*** Records for the exercise ***

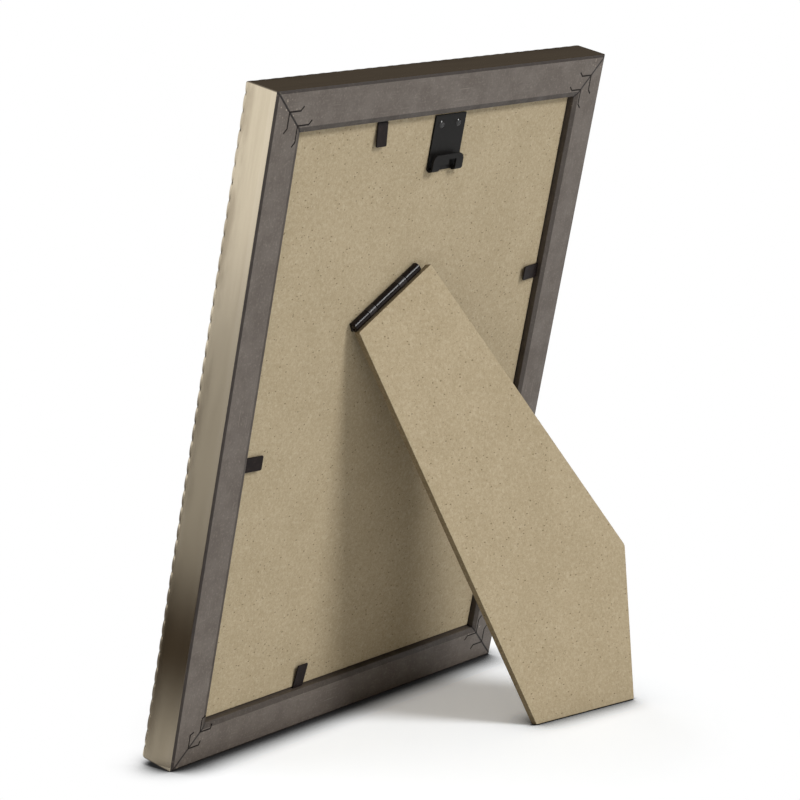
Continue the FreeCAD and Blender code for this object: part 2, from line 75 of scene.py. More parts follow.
# Closed outline whose corners are quadratic curves from reach before a corner to reach after
# it. One more point outside each end of a curve keeps the flat beside it flat. Also gives the
# number of the corner that each point comes from.
def easedOutline(corners, reach, steps=4):
    corner = np.array(corners, float)
    reach = np.broadcast_to(np.array(reach, float), (len(corner),))[:, None]
    before = np.roll(corner, 1, 0) - corner
    after = np.roll(corner, -1, 0) - corner
    before /= np.linalg.norm(before, axis=1, keepdims=True)
    after /= np.linalg.norm(after, axis=1, keepdims=True)
    start = (corner + before * reach)[:, None]
    finish = (corner + after * reach)[:, None]
    s = np.linspace(0, 1, steps)[None, :, None]
    curve = (1 - s) ** 2 * start + 2 * s * (1 - s) * corner[:, None] + s**2 * finish
    near = (corner + before * reach * drawing["curveMargin"])[:, None]
    far = (corner + after * reach * drawing["curveMargin"])[:, None]
    points = np.concatenate([near, curve, far], 1)
    source = np.repeat(np.arange(len(corner)), steps + 2)
    points = points.reshape(-1, 2)
    kept = np.linalg.norm(points - np.roll(points, 1, 0), axis=1) > drawing["sameSpot"]
    return points[kept], source[kept]


# Outward directions of a closed outline: its tangent turned a quarter, away from its inside.
def outwardOf(outline):
    tangent = np.roll(outline, -1, 0) - np.roll(outline, 1, 0)
    tangent /= np.linalg.norm(tangent, axis=1, keepdims=True)
    across = np.roll(outline, -1, 0)
    area = np.sum(outline[:, 0] * across[:, 1] - outline[:, 1] * across[:, 0])
    return np.stack([tangent[:, 1], -tangent[:, 0]], 1) * np.sign(area)


# Closed skin over rings of points: quads join each ring to the next, a cap closes each end,
# and all of it is turned round when the volume that it encloses comes out negative.
def skinOver(rings, spread, finish, flat, capFinish=0):
    count, around = rings.shape[:2]
    index = np.arange(count * around).reshape(count, around)
    beside = np.roll(index, -1, 1)
    quads = np.stack([index[:-1], index[1:], beside[1:], beside[:-1]], -1).reshape(-1, 4)
    corners = [spread[:-1, :-1], spread[1:, :-1], spread[1:, 1:], spread[:-1, 1:]]
    quadSpread = np.stack(corners, 2).reshape(-1, 4, 2)
    caps = [index[0], index[-1][::-1]]
    capSpread = [flat[0], flat[-1][::-1]]
    points = rings.reshape(-1, 3)
    middle = points.mean(0)
    a, b, c, d = (points[quads[:, k]] - middle for k in range(4))
    volume = np.sum(a * np.cross(c - a, d - b))
    for cap in caps:
        edge = points[cap] - middle
        volume += np.sum(edge[0] * np.cross(edge, np.roll(edge, -1, 0)).sum(0))
    if volume < 0:
        quads, quadSpread = quads[:, ::-1], quadSpread[:, ::-1]
        caps = [cap[::-1] for cap in caps]
        capSpread = [cap[::-1] for cap in capSpread]
    return {
        "points": points,
        "faces": quads.tolist() + [cap.tolist() for cap in caps],
        "spread": np.concatenate([quadSpread.reshape(-1, 2)] + capSpread),
        "finish": np.concatenate([finish.reshape(-1), [capFinish] * 2]),
    }


# Sheet from low to high over an outline: rings of it run through the thickness, drawn in at
# both faces by a quarter circle of radius ease. order says which axes outline and level are.
# One more ring outside each end of the quarter circle keeps the face and the side flat. edge
# is the finish of the sides.
def sheetOver(outline, low, high, ease, order="xzy", steps=3, edge=0):
    t = np.linspace(0, math.pi / 2, steps + 1)
    side = min(drawing["sideMargin"] * ease, drawing["sideShare"] * (high - low))
    inset = np.concatenate([[drawing["faceInset"] * ease], ease * (1 - np.sin(t)), [0]])
    level = np.concatenate([[0], ease * (1 - np.cos(t)), [side]])
    inset = np.concatenate([inset, inset[::-1]])
    level = np.concatenate([low + level, high - level[::-1]])
    ring = outline[None] - outwardOf(outline)[None] * inset[:, None, None]
    levels = np.broadcast_to(level[:, None], ring.shape[:2])
    axes = dict(zip(order, (ring[..., 0], ring[..., 1], levels)))
    rings = np.stack([axes["x"], axes["y"], axes["z"]], -1)
    step = np.linalg.norm(np.roll(outline, -1, 0) - outline, axis=1)
    along = np.concatenate([[0], np.cumsum(step)])
    spread = np.stack(np.broadcast_arrays(along[None, :], level[:, None]), -1)
    kind = np.full((len(level) - 1, len(outline)), edge)
    kind[[0, 1, -2, -1]] = 0
    return skinOver(rings, spread, kind, ring)


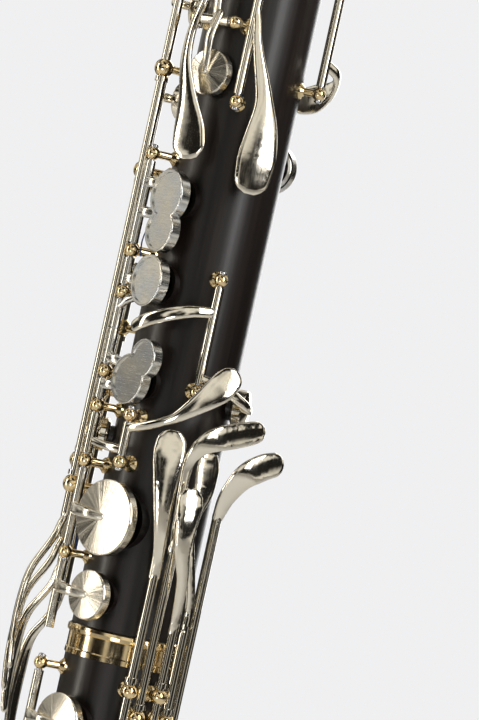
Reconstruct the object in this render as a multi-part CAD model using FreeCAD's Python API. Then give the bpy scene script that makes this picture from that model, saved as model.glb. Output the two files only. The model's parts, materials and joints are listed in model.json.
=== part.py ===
"""Bass clarinet to low E flat: wooden upper and lower joints, metal neck and bell, a floor peg, and the whole
keywork, one STEP file per named piece. Millimetres, +Z up along the body's axis, origin at the peg's tip.

Angles round the body are in degrees from the front (-Y), growing towards the player's left hand (+X).
Heights of the keywork are measured from the line where the two wooden joints meet."""

import FreeCAD
import Part

import math
import os

from FreeCAD import Vector

# ---- driving dimensions ---------------------------------------------------------------------------------------
BODY_R = 18.25          # outside of both wooden joints
BORE_R = 11.7           # air column
MEET = 650.0            # height of the line where the joints meet
UPPER_TOP = 345.0       # top of the upper joint, above that line
LOWER_END = -375.0      # bottom of the lower joint
TENON_R = 14.9
TENON_LENGTH = 20.0

STEEL_R = 1.0           # hinge rod inside each key tube
TUBE_R = 1.6            # outside of a key tube or a long key rod
RUN = 0.05              # running clearance of a tube on its rod, or of a rod in its guide
BALL_R = 2.3            # ball head of a post
GUIDE_R = 2.7           # ball head of a guide that a long rod turns in
BALL_GAP = 2.6          # from a ball's centre to the tube's end beside it
SHANK_R = 1.4           # threaded foot of a post, inside the wood
SHANK_BOTTOM = 15.3     # how near to the axis that foot reaches
FLANGE_R = 2.7

SEAT = 19.4             # radius at which a tone hole's rim is cut flat
PAD_GAP = 0.08          # between a closed pad and its seat
PAD_THICK = 3.0
CUP_WALL = 0.6
CUP_LOW = SEAT + PAD_GAP + 0.9
CUP_SKIRT = 3.2
CUP_RISE = 1.3
PLATE_TOP = CUP_LOW + 3.5

STACK = (-28.6, 26.5)   # hinge lines, as (angle, radius): the finger plates of both hands
TRILLS = {"side_key_4": (-39.5, 28.0), "side_key_3": (-52.0, 27.5), "side_key_2": (-64.5, 27.0),
          "side_key_1": (-77.0, 27.0)}
G_SHARP = (37.7, 24.0)
SLIVER = (56.0, 24.0)
C_SHARP = (9.0, 25.0)
THUMB = (212.0, 26.0)
REGISTER = (112.0, 25.5)
LEVERS = {"left_c_sharp_lever": (54.5, 24.2), "left_f_lever": (65.0, 24.2), "left_b_lever": (80.0, 24.2),
          "left_e_lever": (92.0, 24.2), "left_e_flat_lever": (102.5, 24.2)}
LOW_KEYS = {"f_sharp_key": (-32.0, 26.5), "a_flat_key": (-44.0, 26.5), "f_key": (-56.0, 26.5),
            "e_key": (-68.0, 26.5), "low_e_flat_key": (-80.0, 26.5)}
CROSS_A_LOW = (5.5, 23.5, 201.5)      # hinges that lie across the body, as (angle, radius, height)
CROSS_A_TOP = (5.5, 24.5, 224.0)

UP = Vector(0, 0, 1)


# ---- places round the body ------------------------------------------------------------------------------------
def outward(angle):
    return Vector(math.sin(math.radians(angle)), -math.cos(math.radians(angle)), 0)


def around(angle):
    return Vector(math.cos(math.radians(angle)), math.sin(math.radians(angle)), 0)


def spot(angle, radius, height):
    """A point at that angle and distance from the axis, that far above the meeting line."""
    return outward(angle) * radius + UP * (MEET + height)


def frame_at(origin, x, z):
    """A placement whose x and z axes point those ways."""
    y = z.cross(x)
    matrix = FreeCAD.Matrix(x.x, y.x, z.x, origin.x, x.y, y.y, z.y, origin.y, x.z, y.z, z.z, origin.z, 0, 0, 0, 1)
    return FreeCAD.Placement(matrix)


def on_body(shape, angle, height):
    """A shape made with x round the body, y up it and z out of it, put in its place."""
    moved = shape.copy()
    moved.Placement = frame_at(spot(angle, 0, height), around(angle), outward(angle)).multiply(moved.Placement)
    return moved


# ---- shared shapes --------------------------------------------------------------------------------------------
def turned(points):
    """A solid turned about z from an outline of (radius, height) points."""
    outline = [Vector(r, 0, h) for r, h in points]
    face = Part.Face(Part.makePolygon(outline + outline[:1]))
    return face.revolve(Vector(), UP, 360)


def joined(shapes):
    """One solid made of several that run into each other."""
    whole = shapes[0].multiFuse(shapes[1:]) if len(shapes) > 1 else shapes[0]
    if len(whole.Solids) != 1:
        raise ValueError(f"{len(whole.Solids)} solids where one was meant")
    return whole.Solids[0]


def rod(hinge, low, high, r=TUBE_R):
    """A plain round bar along the body."""
    return Part.makeCylinder(r, high - low, spot(hinge[0], hinge[1], low), UP)


def oval(centre, across, out, half_width, half_thick, fullness):
    """A closed smooth oval: a super-ellipse of that width and thickness."""
    steps, points = 16, []
    for i in range(steps):
        a = 2 * math.pi * i / steps
        x = math.copysign(abs(math.cos(a)) ** (2 / fullness), math.cos(a)) * half_width
        z = math.copysign(abs(math.sin(a)) ** (2 / fullness), math.sin(a)) * half_thick
        points.append(centre + across * x + out * z)
    curve = Part.BSplineCurve()
    curve.interpolate(points, PeriodicFlag=True)
    return Part.Wire([curve.toShape()])


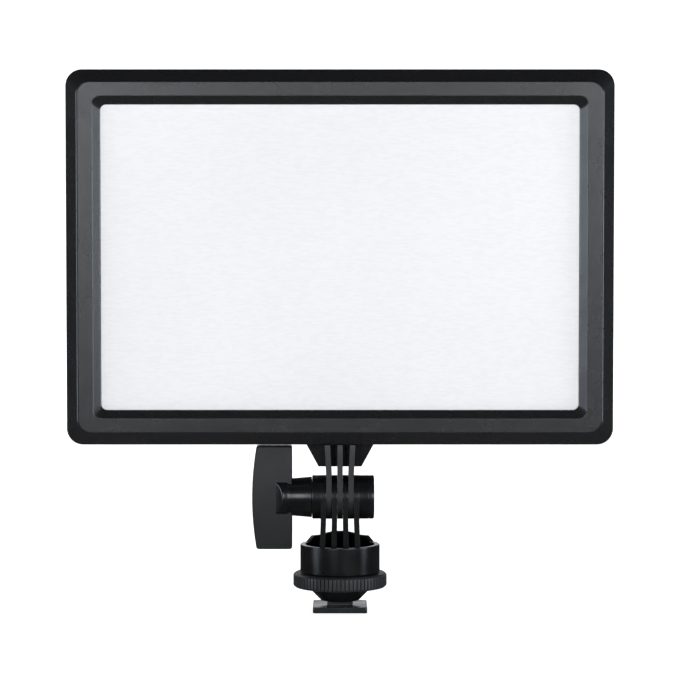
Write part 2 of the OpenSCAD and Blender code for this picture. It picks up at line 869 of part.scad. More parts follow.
// Sliding catch in the plate: a ribbed thumb piece and the tongue that the spring pushes up.
module battery_latch() {
    low = latch_z - latch_h / 2;
    color("#4a4a4c") union() {
        block([-latch_w / 2, pocket_y + 0.2, low], [latch_w / 2, plate_y + 1.2, low + latch_h]);
        for (i = [0:2])
            block([-latch_w / 2 + 1, plate_y + 1.1, low + 1.2 + 1.5 * i],
                [latch_w / 2 - 1, plate_y + 1.8, low + 1.9 + 1.5 * i]);
        block([-3, pocket_y - 3, low + 1], [3, pocket_y + 0.3, low + latch_h - 1]);
    }
}

// Compression spring under the latch's tongue.
module latch_spring() {
    steps = 12;
    sides = 6;
    rings = spring_turns * steps;
    y = pocket_y - 1.7;
    z0 = latch_z - latch_h / 2 + 1 - spring_h;
    points = [for (i = [0:rings], j = [0:sides - 1])
        let (a = 360 * i / steps, b = 360 * j / sides,
            r = spring_r + spring_wire / 2 * cos(b))
        [r * cos(a), y + r * sin(a),
            z0 + spring_wire / 2 + (spring_h - spring_wire) * i / rings
                + spring_wire / 2 * sin(b)]];
    faces = concat(
        [[for (j = [0:sides - 1]) j]],
        [for (i = [0:rings - 1], j = [0:sides - 1])
            [i * sides + j, (i + 1) * sides + j, (i + 1) * sides + (j + 1) % sides,
                i * sides + (j + 1) % sides]],
        [[for (j = [sides - 1:-1:0]) rings * sides + j]]);
    color("silver") polyhedron(points, faces, convexity = 8);
}

module indicator_lenses() {
    color("lightgreen") for (x = lamp_places)
        rod_y(x, lamp_z, housing_inner_y - 0.8, housing_y + 0.2, lamp_r);
}

// ---- Nodes ---------------------------------------------------------------------------------------

shoe_foot();
tripod_insert();
lower_bracket();
tilt_bolt();
bolt_cap();
clamp_washer();
lock_wheel();
wheel_insert();
knob_washer();
tilt_knob();
knob_insert();
tilt_bracket();
bracket_screws();
front_bezel();
diffuser_sheet();
light_guide();
reflector_sheet();
heat_spreader();
led_strip_left();
led_strip_right();
daylight_leds();
tungsten_leds();
strip_leads();
foam_strips();
rear_cover();
case_screws();
driver_board();
board_components();
board_screws();
potentiometers();
switch_body();
dc_jack();
battery_plate();
plate_screws();
battery_contacts();
battery_latch();
latch_spring();
indicator_lenses();
brightness_dial();
brightness_shaft();
colour_dial();
colour_shaft();
power_switch();
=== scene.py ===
"""Looks of the flat LED panel light: finished meshes, materials, light and camera.

Everything is in metres in the shared frame: +Z up, the window faces -Y. Shape details are written in
millimetres and turned into metres by MM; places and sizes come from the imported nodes.
"""

import json
import math

import bmesh
import bpy
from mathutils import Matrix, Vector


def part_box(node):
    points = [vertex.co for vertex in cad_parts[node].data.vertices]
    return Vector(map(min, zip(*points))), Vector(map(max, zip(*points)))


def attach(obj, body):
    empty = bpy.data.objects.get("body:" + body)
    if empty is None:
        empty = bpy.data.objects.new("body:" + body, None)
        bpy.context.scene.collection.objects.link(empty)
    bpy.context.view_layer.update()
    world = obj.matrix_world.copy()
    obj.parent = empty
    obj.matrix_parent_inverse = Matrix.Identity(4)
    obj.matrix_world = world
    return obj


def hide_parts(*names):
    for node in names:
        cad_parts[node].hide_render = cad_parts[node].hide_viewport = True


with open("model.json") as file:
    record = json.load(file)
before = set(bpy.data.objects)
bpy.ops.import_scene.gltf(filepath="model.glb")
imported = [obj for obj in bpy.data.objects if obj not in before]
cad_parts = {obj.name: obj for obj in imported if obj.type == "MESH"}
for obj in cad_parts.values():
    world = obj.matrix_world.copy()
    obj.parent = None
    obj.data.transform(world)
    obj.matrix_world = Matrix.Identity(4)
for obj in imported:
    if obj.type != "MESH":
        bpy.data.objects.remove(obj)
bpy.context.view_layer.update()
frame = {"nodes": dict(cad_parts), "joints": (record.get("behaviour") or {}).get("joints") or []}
nodes = frame["nodes"]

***

◆ Challenge ◆
Of all the entries above, repeat only the lines from the line that has "shoe_foot();" to the line that has "imported = [obj", both lines included, exactly.

◆ Finished exercise ◆
shoe_foot();
tripod_insert();
lower_bracket();
tilt_bolt();
bolt_cap();
clamp_washer();
lock_wheel();
wheel_insert();
knob_washer();
tilt_knob();
knob_insert();
tilt_bracket();
bracket_screws();
front_bezel();
diffuser_sheet();
light_guide();
reflector_sheet();
heat_spreader();
led_strip_left();
led_strip_right();
daylight_leds();
tungsten_leds();
strip_leads();
foam_strips();
rear_cover();
case_screws();
driver_board();
board_components();
board_screws();
potentiometers();
switch_body();
dc_jack();
battery_plate();
plate_screws();
battery_contacts();
battery_latch();
latch_spring();
indicator_lenses();
brightness_dial();
brightness_shaft();
colour_dial();
colour_shaft();
power_switch();
=== scene.py ===
"""Looks of the flat LED panel light: finished meshes, materials, light and camera.

Everything is in metres in the shared frame: +Z up, the window faces -Y. Shape details are written in
millimetres and turned into metres by MM; places and sizes come from the imported nodes.
"""

import json
import math

import bmesh
import bpy
from mathutils import Matrix, Vector


def part_box(node):
    points = [vertex.co for vertex in cad_parts[node].data.vertices]
    return Vector(map(min, zip(*points))), Vector(map(max, zip(*points)))


def attach(obj, body):
    empty = bpy.data.objects.get("body:" + body)
    if empty is None:
        empty = bpy.data.objects.new("body:" + body, None)
        bpy.context.scene.collection.objects.link(empty)
    bpy.context.view_layer.update()
    world = obj.matrix_world.copy()
    obj.parent = empty
    obj.matrix_parent_inverse = Matrix.Identity(4)
    obj.matrix_world = world
    return obj


def hide_parts(*names):
    for node in names:
        cad_parts[node].hide_render = cad_parts[node].hide_viewport = True


with open("model.json") as file:
    record = json.load(file)
before = set(bpy.data.objects)
bpy.ops.import_scene.gltf(filepath="model.glb")
imported = [obj for obj in bpy.data.objects if obj not in before]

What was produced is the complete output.